Mandy glanced at the empty ring and felt a sense of comfort and confidence.
Suddenly, after a seemingly endless warmup, this felt right.
The competitive ring was her new home.
“Oh my god, I’m going to go in there and actually beat someone up and this is legal?,” Mandy thought to herself. “It honestly felt like this was something I had been waiting my entire life to do. It was super exciting”
It had to be legal. She had two career cops, Mancuso and Cadilha, behind her.


Facing her was Orangeville’s Ali Mullins. Mandy ran up a punch count that put her opponent hopelessly behind. The referee stopped the fight in the second round and sent Mandy to her corner. Mandy was confused. Her coaches started removing her gloves and headgear.
“What happened?” Mandy asked them. “Did I lose?”
“No,” they responded. “You just won. You stopped her on points.”

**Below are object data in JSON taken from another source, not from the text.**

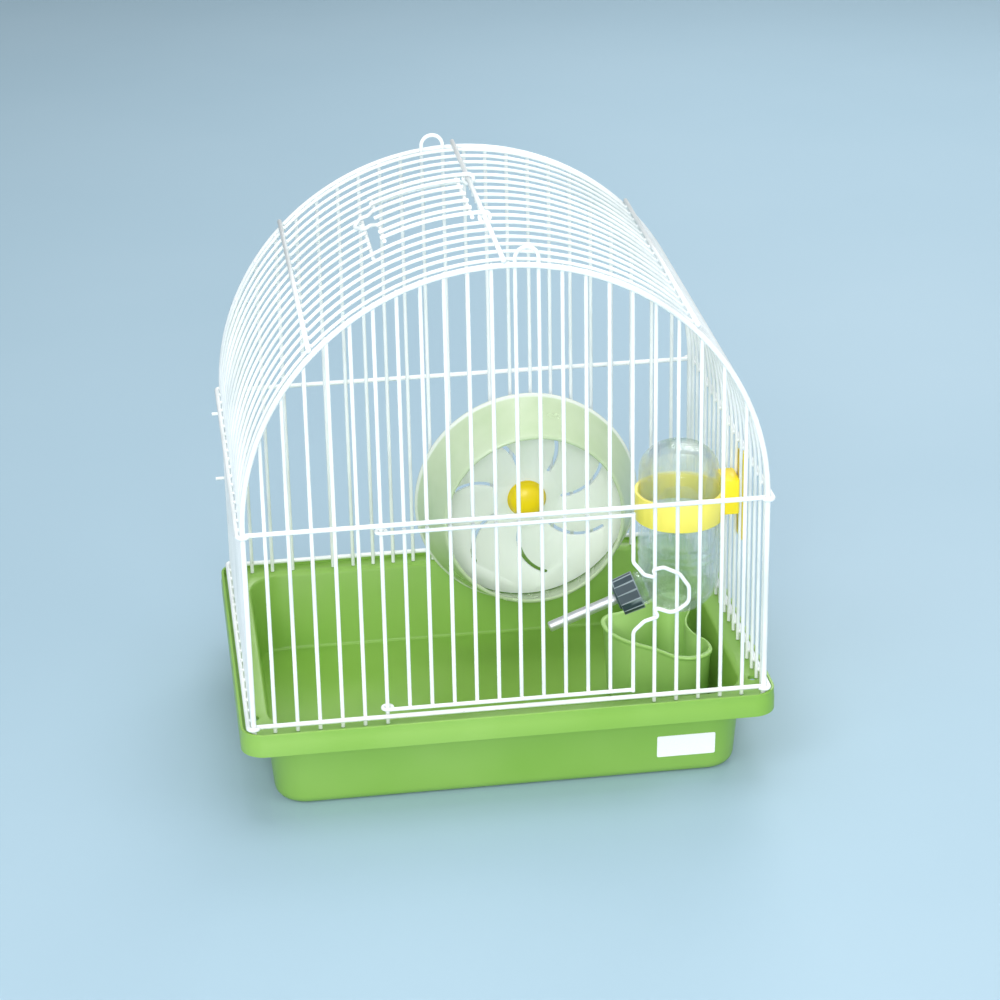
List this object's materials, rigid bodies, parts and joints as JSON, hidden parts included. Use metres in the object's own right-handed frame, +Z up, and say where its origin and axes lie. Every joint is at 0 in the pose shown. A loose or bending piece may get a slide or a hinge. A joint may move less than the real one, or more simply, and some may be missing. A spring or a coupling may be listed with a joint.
{
  "type": "hamster cage",
  "caption": "Domed wire hamster cage on a moulded tray, with a front door, a roof door, a running wheel, a water bottle and a food bowl.",
  "frame": {"origin": "on the floor under the middle of the tray", "axes": "+Z up; the front door faces -Y; the bottle and the bowl stand towards +X"},
  "size_m": [0.27, 0.204, 0.2925],
  "materials": {
    "green_plastic": "satin",
    "bowl_green": "gloss",
    "white_wire": "gloss",
    "wheel_green_clear": "translucent gloss",
    "wheel_milky_white": "satin",
    "yellow_plastic": "gloss",
    "bottle_clear": "clear gloss",
    "dark_grey_plastic": "matte",
    "seal_rubber": "matte",
    "spout_steel": "polished",
    "label_paper": "matte"
  },
  "bodies": {
    "tray": {"tray": "green_plastic", "label_sticker": "label_paper"},
    "cage": {"front_frame": "white_wire", "back_frame": "white_wire", "front_rails": "white_wire", "back_rails": "white_wire", "front_bars": "white_wire", "front_upper_bars": "white_wire", "front_eye_wire": "white_wire", "back_bars": "white_wire", "back_eye_wire": "white_wire", "roof_wires_front": "white_wire", "roof_wires_back": "white_wire", "roof_wires_middle_left": "white_wire", "roof_wires_middle_right": "white_wire", "ridge_wire": "white_wire", "shoulder_wires": "white_wire", "side_wires": "white_wire", "roof_sill_wire": "white_wire", "corner_hooks": "white_wire", "wheel_axle": "wheel_milky_white", "wheel_bracket": "wheel_milky_white", "wheel_clamp_nut": "wheel_milky_white", "bottle_holder": "yellow_plastic", "holder_clamp": "yellow_plastic", "holder_screw": "spout_steel"},
    "front_door": {"front_door_top_rail": "white_wire", "front_door_bottom_rail": "white_wire", "front_door_bars": "white_wire", "front_door_latch_wire": "white_wire"},
    "roof_door": {"roof_door_rails": "white_wire", "roof_door_bars": "white_wire", "roof_door_tie": "white_wire", "roof_door_latch_wire": "white_wire"},
    "wheel": {"wheel_drum": "wheel_green_clear", "wheel_disc": "wheel_milky_white", "wheel_hub_cap": "yellow_plastic"},
    "bottle": {"bottle": "bottle_clear", "bottle_cap": "dark_grey_plastic", "bottle_seal": "seal_rubber", "spout_tube": "spout_steel"},
    "spout_ball": {"spout_ball": "spout_steel"},
    "bowl": {"food_bowl": "bowl_green"}
  },
  "joints": [
    {"name": "cage_lift", "type": "slide", "parent": "tray", "child": "cage", "axis": [0, 0, 1], "range_m": [0, 0.12]},
    {"name": "front_door_hinge", "type": "hinge", "parent": "cage", "child": "front_door", "pos_m": [-0.0616, -0.093, 0.1035], "axis": [0, 0, -1], "range_deg": [0, 150]},
    {"name": "roof_door_hinge", "type": "hinge", "parent": "cage", "child": "roof_door", "pos_m": [0, 0, 0.28642], "axis": [0, 1, 0], "range_deg": [0, 130]},
    {"name": "wheel_spin", "type": "hinge", "parent": "cage", "child": "wheel", "pos_m": [0.0336, 0.06, 0.0882], "axis": [0, 1, 0], "continuous": true},
    {"name": "bottle_lift", "type": "slide", "parent": "cage", "child": "bottle", "axis": [0, 0, 1], "range_m": [0, 0.02]},
    {"name": "spout_ball_push", "type": "slide", "parent": "bottle", "child": "spout_ball", "axis": [0.9336, 0, 0.3584], "range_m": [0, 0.002]},
    {"name": "bowl_lift", "type": "slide", "parent": "tray", "child": "bowl", "axis": [0, 0, 1], "range_m": [0, 0.012]}
  ]
}
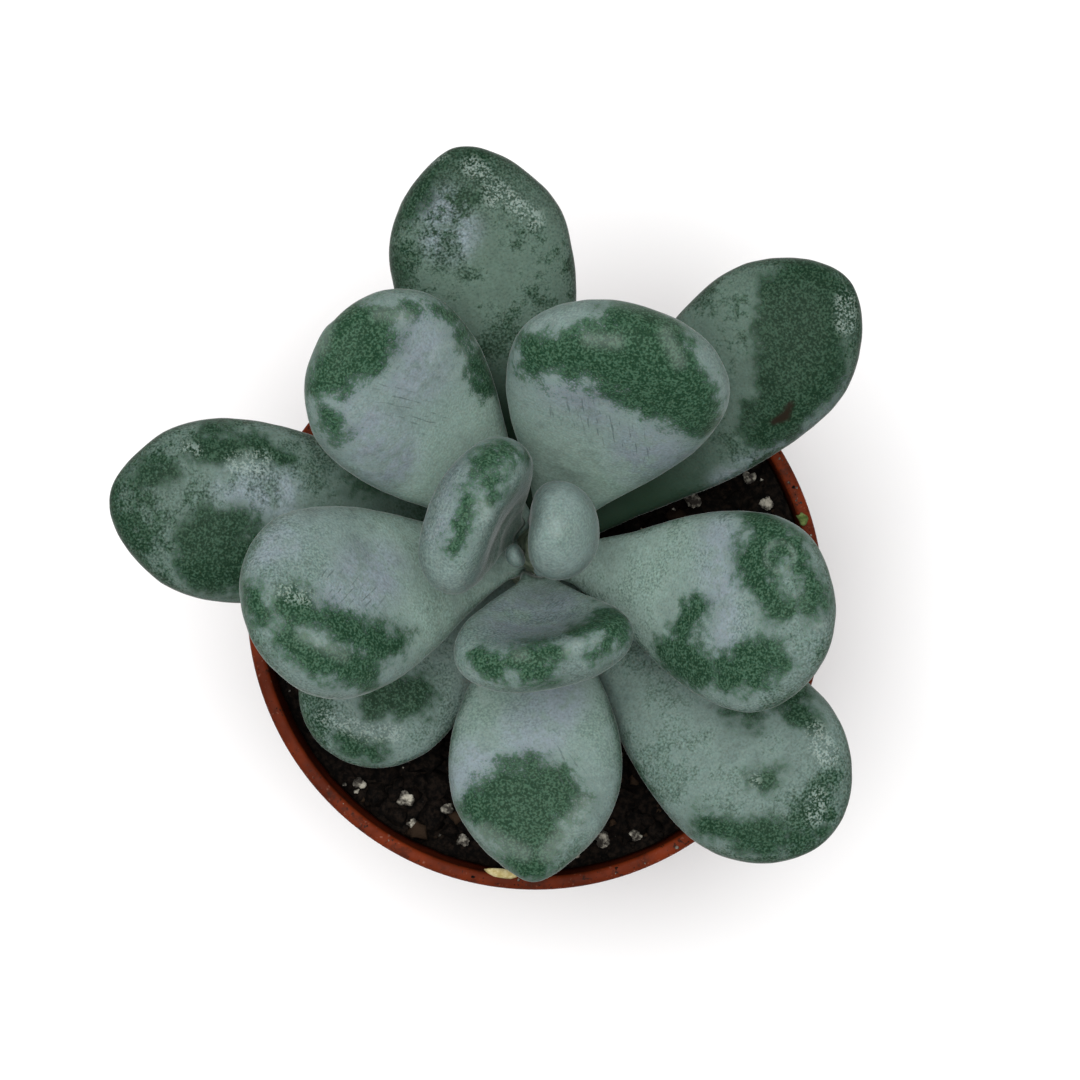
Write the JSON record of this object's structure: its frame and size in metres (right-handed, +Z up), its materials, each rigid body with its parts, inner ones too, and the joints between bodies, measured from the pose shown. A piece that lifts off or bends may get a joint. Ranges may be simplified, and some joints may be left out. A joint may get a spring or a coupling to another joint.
{
  "type": "potted succulent",
  "caption": "Small houseplant: a rosette of thick, rounded, waxy blue-green leaves on a short stem, growing in soil in a round tapered plastic nursery pot.",
  "frame": {"origin": "centre of the pot's underside, on the surface that it stands on", "axes": "+Z up along the pot's axis, +Y towards the longest leaf at the back, +X to the right"},
  "size_m": [0.0698, 0.0697, 0.0836],
  "materials": {
    "terracotta_plastic": "satin",
    "peat_soil": "matte",
    "perlite": "matte",
    "stem_bark": "matte",
    "leaf_skin": "matte"
  },
  "bodies": {
    "root": {"nursery_pot": "terracotta_plastic", "potting_soil": "peat_soil", "stem": "stem_bark", "outer_leaf_1": "leaf_skin", "outer_leaf_2": "leaf_skin", "outer_leaf_3": "leaf_skin", "outer_leaf_4": "leaf_skin", "outer_leaf_5": "leaf_skin", "outer_leaf_6": "leaf_skin", "middle_leaf_1": "leaf_skin", "middle_leaf_2": "leaf_skin", "middle_leaf_3": "leaf_skin", "middle_leaf_4": "leaf_skin", "inner_leaf_1": "leaf_skin", "inner_leaf_2": "leaf_skin", "inner_leaf_3": "leaf_skin", "bud_leaf_1": "leaf_skin", "bud_leaf_2": "leaf_skin", "perlite_crumb_01": "perlite", "perlite_crumb_02": "perlite", "perlite_crumb_03": "perlite", "perlite_crumb_04": "perlite", "perlite_crumb_05": "perlite", "perlite_crumb_06": "perlite", "perlite_crumb_07": "perlite", "perlite_crumb_08": "perlite", "perlite_crumb_09": "perlite", "perlite_crumb_10": "perlite", "perlite_crumb_11": "perlite", "perlite_crumb_12": "perlite", "perlite_crumb_13": "perlite", "perlite_crumb_14": "perlite", "perlite_crumb_15": "perlite", "perlite_crumb_16": "perlite"}
  },
  "joints": []
}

A convincing victory on points. A knockout blow at Canada’s oldest boxing gym.
“Oh, I’m really good at this,” Mandy realized. “You start winning and you get that adrenaline rush. I just want to keep doing this. What else can I do and where else can I go with this?”
Argentina is next stop at the end of March as she leads the Canadian team into Buenos Aires. A top-four performance will send her to Japan this summer.
Jab. Jab. Right hand.
The diamond in the rough, once wary of taking her boxing to the next level, is 15-years polished.
These days, the ring Ali and Chuvalo once rumbled in is disassembled and in the possession of legendary boxing trainer Everton Mcewan.
But Mandy’s fluid moves flow together like never before as the Olympics approach. She is sturdy and battle-hardened, like the old Sully’s gym.
“I love the position I’m in right now,” Mandy said.
“Even though I’m a veteran now I still work as hard as I did when I was trying to get to the top. I’m truly a student of the game. I love pushing my limits and seeing what I can do in the ring each and every day.”